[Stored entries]
+++
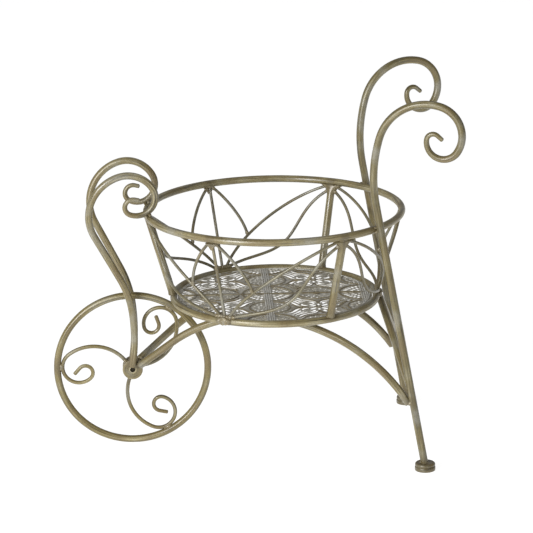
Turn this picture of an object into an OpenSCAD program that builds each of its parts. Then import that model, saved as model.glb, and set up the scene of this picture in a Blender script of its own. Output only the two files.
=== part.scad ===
// Wheelbarrow planter: a basket of bent rods on a one-wheel garden barrow frame.
// X runs along the barrow, wheel towards -X and handles towards +X; Z is up; the ground is z = 0.
// Left is -Y and right is +Y, as seen by someone holding the handles.

/* [Basket] */
// Radius of the top ring, to the middle of its rod
top_ring_r = 175; // [171:1:179]
// Radius of the base ring, to the middle of its rod
base_ring_r = 140; // [138:1:142]
// Height of the top ring above the ground, to the middle of its rod
top_ring_z = 331.8; // [327.8:0.5:335.8]
// Height of the base ring above the ground, to the middle of its rod
base_ring_z = 209.7; // [208.7:0.1:212.7]
// Angle in plan by which the posts and fans are turned from the barrow's line
basket_turn = -0.8; // [-2:0.1:2]

/* [Rods and wires] */
// Diameter of the ring, leg and arch rods
rod_d = 10; // [9.6:0.1:10.4]
// Diameter of the wheel rim, fork, brace and post rods
thin_rod_d = 9.5; // [9:0.1:10]
// Diameter of the forged tips of the scrolls
tip_d = 5.4; // [4.6:0.2:7]
// Diameter of the basket wires
wire_d = 3.8; // [3:0.1:4]
// Diameter of the wheel spokes
spoke_d = 5; // [4:0.1:5.4]

/* [Wheel] */
// Radius of the wheel rim, to the middle of its rod
wheel_r = 104.6; // [102.6:0.5:105.6]
// Distance from the basket's middle to the axle, along the barrow
axle_reach = 199; // [198:0.5:203]
// Gap that the wheel rim keeps from the base ring, however large the wheel
wheel_gap = 2; // [1:0.5:4]
// Diameter of the wheel hub
hub_d = 26; // [22:1:30]
// Width of the wheel hub
hub_w = 13; // [10:1:13]
// Outer diameter of the hollow axle sleeve
sleeve_d = 10; // [8:0.5:12]
// Bore of the hollow axle sleeve
sleeve_bore_d = 7; // [4:0.5:7.5]
// Radial gap between the sleeve and the hub that turns on it
hub_fit = 0.05; // [0.02:0.01:0.1]
// Diameter of the round lugs that carry the axle
lug_d = 28; // [26:1:30]
// Thickness of the lugs
lug_t = 4; // [3:0.5:5]

/* [Side frames] */
// Angle in plan at which the legs and handles open outward
leg_turn = 19; // [18:0.5:20]
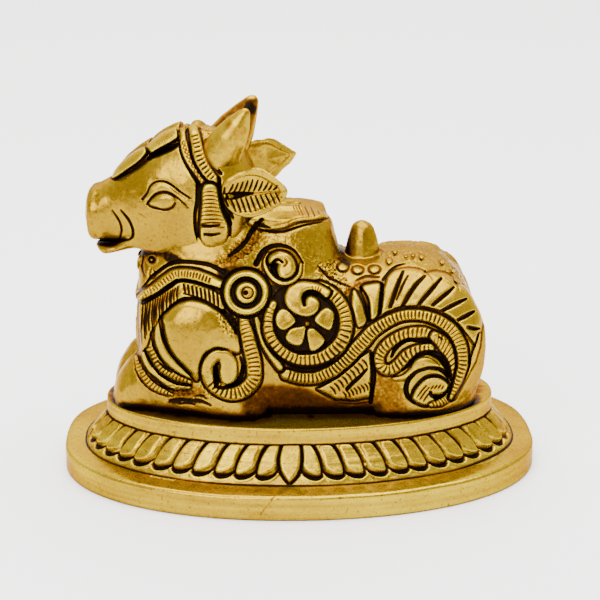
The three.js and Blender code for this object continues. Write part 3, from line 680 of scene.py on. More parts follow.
def smooth_shoulder(s):
    """The smooth shoulder."""
    shoulder = [
        (163, 319), (169, 311), (179, 303.4), (192.4, 300.6), (206, 304), (220, 313), (231, 325),
        (238.4, 337), (240, 352), (230, 352), (214, 350), (203, 360), (198, 380), (190, 373), (178, 359.6),
        (168, 345),
    ]
    s.cushion(shoulder, 0.85, 12, groove=2.6, deep=0.4)
    s.engrave(
        [(160.6, 316.6), (170, 307.4), (183, 299), (197, 298.6), (212, 304), (225, 311.4)],
        [2.6, 4.4, 3.4, 2.6, 3, 4], 0.5,
    )
    s.engrave([(222, 311), (230, 317), (234.4, 325), (236, 333)], [3.4, 6.4, 7.6, 3.4], 0.5)
    s.engrave([(207.6, 352), (205, 356), (202.4, 362)], [3, 6, 3], 0.35, 0.8)
    s.pits([(216, 312), (238, 314), (240, 332), (226, 336)], 0.3, 1.0, 3, 1.0)


def foreleg_scroll(s):
    """The hatched scroll down the foreleg, and its plain curled end."""
    scroll = [
        (243.4, 317), (246.8, 334.9), (250, 347.5), (253.1, 359), (254.4, 370.5), (252.6, 380.8),
        (246.4, 388.6), (237, 393.2), (226.7, 393), (216.6, 387.8), (209.4, 379.6), (207.2, 369.6),
        (210, 361), (217, 355.8), (224, 356.6),
    ]
    s.band(
        scroll, [9, 12.6, 14, 15, 15.2, 15.2, 15, 14.6, 14.4, 14, 13.4, 13, 12.6, 12.6, 12], 1.15,
        pitch=4.2, plain=(0, 36), rim=0.84, groove=2.4, deep=0.5,
    )
    lobe = [
        (217, 356), (221, 350.4), (228.6, 350.6), (235, 356.4), (238.2, 365), (237.6, 375.4), (233.6, 383),
        (226.6, 385.2), (220.6, 381.6), (218.6, 373), (219.4, 365),
    ]
    s.cushion(lobe, 1.15, 5.5, groove=0, mode="join")
    s.engrave([(215.6, 367), (216, 376), (216.4, 386)], [4.6, 6.4, 5.4], 0.9)
    s.engrave(
        [(219, 387.6), (227, 387.6), (235.6, 383.4), (241, 376), (243, 366)],
        [4, 4.6, 5.6, 5.4, 3.4], 0.7,
    )
    s.engrave([(240.4, 357), (243, 364), (243.4, 372)], [3, 5, 5], 0.4, 0.9)


def collar_fringe(s):
    """The fringe below the collar."""
    fringe = [
        (140, 300), (160, 291), (180, 282), (205, 287), (224, 298), (222, 310), (200, 299.4),
        (184, 297.4), (173, 304), (161, 316), (152, 330), (147, 346), (141, 346),
    ]
    s.cushion(fringe, 0.45, 2.4, groove=1.6, deep=0.25)
    for turn in range(15):
        a, b = turn / 14, 1.0 + 0.3 * math.sin(turn * 2.7)
        top = (143 + 35 * a, 305 - 18.6 * a)
        low = (142 + 34.6 * a + 0.8 * math.sin(turn * 1.9), 344 - 44 * a**0.8)
        mid = ((top[0] + low[0]) / 2 - 1.0, (top[1] + low[1]) / 2)
        s.engrave([top, mid, low], [1.4, 2.2 * b, 1.2], 0.42, 1.0)
    for turn in range(9):
        top = (183.6 + 4.2 * turn, 284 + 1.0 * turn)
        low = (top[0] + 1.4, 292.6 + 1.7 * turn)
        s.engrave([top, low], [1.8, 2.6, 1.6], 0.42, 1.0)


KNOB = (152, 259.6)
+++
[Exercise details] Return the whole listing exactly.

[The completed task]
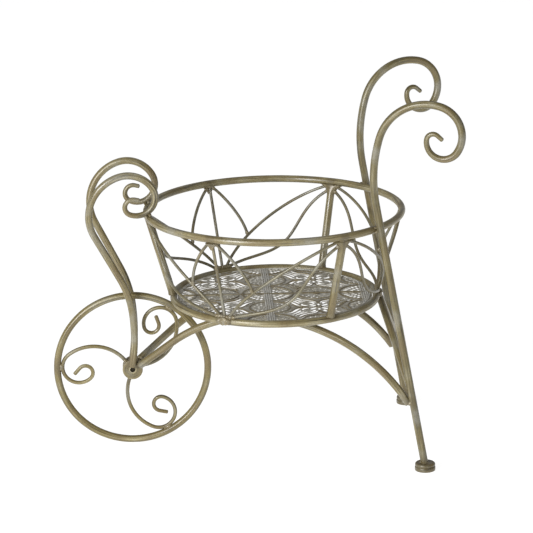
Turn this picture of an object into an OpenSCAD program that builds each of its parts. Then import that model, saved as model.glb, and set up the scene of this picture in a Blender script of its own. Output only the two files.
=== part.scad ===
// Wheelbarrow planter: a basket of bent rods on a one-wheel garden barrow frame.
// X runs along the barrow, wheel towards -X and handles towards +X; Z is up; the ground is z = 0.
// Left is -Y and right is +Y, as seen by someone holding the handles.

/* [Basket] */
// Radius of the top ring, to the middle of its rod
top_ring_r = 175; // [171:1:179]
// Radius of the base ring, to the middle of its rod
base_ring_r = 140; // [138:1:142]
// Height of the top ring above the ground, to the middle of its rod
top_ring_z = 331.8; // [327.8:0.5:335.8]
// Height of the base ring above the ground, to the middle of its rod
base_ring_z = 209.7; // [208.7:0.1:212.7]
// Angle in plan by which the posts and fans are turned from the barrow's line
basket_turn = -0.8; // [-2:0.1:2]

/* [Rods and wires] */
// Diameter of the ring, leg and arch rods
rod_d = 10; // [9.6:0.1:10.4]
// Diameter of the wheel rim, fork, brace and post rods
thin_rod_d = 9.5; // [9:0.1:10]
// Diameter of the forged tips of the scrolls
tip_d = 5.4; // [4.6:0.2:7]
// Diameter of the basket wires
wire_d = 3.8; // [3:0.1:4]
// Diameter of the wheel spokes
spoke_d = 5; // [4:0.1:5.4]

/* [Wheel] */
// Radius of the wheel rim, to the middle of its rod
wheel_r = 104.6; // [102.6:0.5:105.6]
// Distance from the basket's middle to the axle, along the barrow
axle_reach = 199; // [198:0.5:203]
// Gap that the wheel rim keeps from the base ring, however large the wheel
wheel_gap = 2; // [1:0.5:4]
// Diameter of the wheel hub
hub_d = 26; // [22:1:30]
// Width of the wheel hub
hub_w = 13; // [10:1:13]
// Outer diameter of the hollow axle sleeve
sleeve_d = 10; // [8:0.5:12]
// Bore of the hollow axle sleeve
sleeve_bore_d = 7; // [4:0.5:7.5]
// Radial gap between the sleeve and the hub that turns on it
hub_fit = 0.05; // [0.02:0.01:0.1]
// Diameter of the round lugs that carry the axle
lug_d = 28; // [26:1:30]
// Thickness of the lugs
lug_t = 4; // [3:0.5:5]

/* [Side frames] */
// Angle in plan at which the legs and handles open outward
leg_turn = 19; // [18:0.5:20]
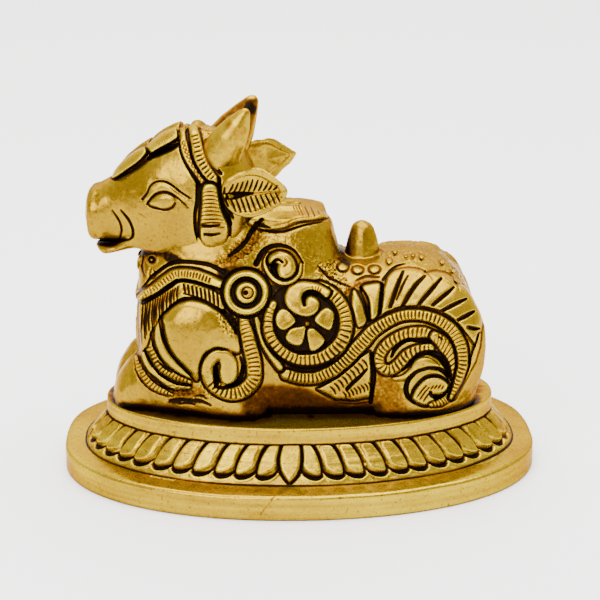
The three.js and Blender code for this object continues. Write part 3, from line 680 of scene.py on. More parts follow.
def smooth_shoulder(s):
    """The smooth shoulder."""
    shoulder = [
        (163, 319), (169, 311), (179, 303.4), (192.4, 300.6), (206, 304), (220, 313), (231, 325),
        (238.4, 337), (240, 352), (230, 352), (214, 350), (203, 360), (198, 380), (190, 373), (178, 359.6),
        (168, 345),
    ]
    s.cushion(shoulder, 0.85, 12, groove=2.6, deep=0.4)
    s.engrave(
        [(160.6, 316.6), (170, 307.4), (183, 299), (197, 298.6), (212, 304), (225, 311.4)],
        [2.6, 4.4, 3.4, 2.6, 3, 4], 0.5,
    )
    s.engrave([(222, 311), (230, 317), (234.4, 325), (236, 333)], [3.4, 6.4, 7.6, 3.4], 0.5)
    s.engrave([(207.6, 352), (205, 356), (202.4, 362)], [3, 6, 3], 0.35, 0.8)
    s.pits([(216, 312), (238, 314), (240, 332), (226, 336)], 0.3, 1.0, 3, 1.0)


def foreleg_scroll(s):
    """The hatched scroll down the foreleg, and its plain curled end."""
    scroll = [
        (243.4, 317), (246.8, 334.9), (250, 347.5), (253.1, 359), (254.4, 370.5), (252.6, 380.8),
        (246.4, 388.6), (237, 393.2), (226.7, 393), (216.6, 387.8), (209.4, 379.6), (207.2, 369.6),
        (210, 361), (217, 355.8), (224, 356.6),
    ]
    s.band(
        scroll, [9, 12.6, 14, 15, 15.2, 15.2, 15, 14.6, 14.4, 14, 13.4, 13, 12.6, 12.6, 12], 1.15,
        pitch=4.2, plain=(0, 36), rim=0.84, groove=2.4, deep=0.5,
    )
    lobe = [
        (217, 356), (221, 350.4), (228.6, 350.6), (235, 356.4), (238.2, 365), (237.6, 375.4), (233.6, 383),
        (226.6, 385.2), (220.6, 381.6), (218.6, 373), (219.4, 365),
    ]
    s.cushion(lobe, 1.15, 5.5, groove=0, mode="join")
    s.engrave([(215.6, 367), (216, 376), (216.4, 386)], [4.6, 6.4, 5.4], 0.9)
    s.engrave(
        [(219, 387.6), (227, 387.6), (235.6, 383.4), (241, 376), (243, 366)],
        [4, 4.6, 5.6, 5.4, 3.4], 0.7,
    )
    s.engrave([(240.4, 357), (243, 364), (243.4, 372)], [3, 5, 5], 0.4, 0.9)


def collar_fringe(s):
    """The fringe below the collar."""
    fringe = [
        (140, 300), (160, 291), (180, 282), (205, 287), (224, 298), (222, 310), (200, 299.4),
        (184, 297.4), (173, 304), (161, 316), (152, 330), (147, 346), (141, 346),
    ]
    s.cushion(fringe, 0.45, 2.4, groove=1.6, deep=0.25)
    for turn in range(15):
        a, b = turn / 14, 1.0 + 0.3 * math.sin(turn * 2.7)
        top = (143 + 35 * a, 305 - 18.6 * a)
        low = (142 + 34.6 * a + 0.8 * math.sin(turn * 1.9), 344 - 44 * a**0.8)
        mid = ((top[0] + low[0]) / 2 - 1.0, (top[1] + low[1]) / 2)
        s.engrave([top, mid, low], [1.4, 2.2 * b, 1.2], 0.42, 1.0)
    for turn in range(9):
        top = (183.6 + 4.2 * turn, 284 + 1.0 * turn)
        low = (top[0] + 1.4, 292.6 + 1.7 * turn)
        s.engrave([top, low], [1.8, 2.6, 1.6], 0.42, 1.0)


KNOB = (152, 259.6)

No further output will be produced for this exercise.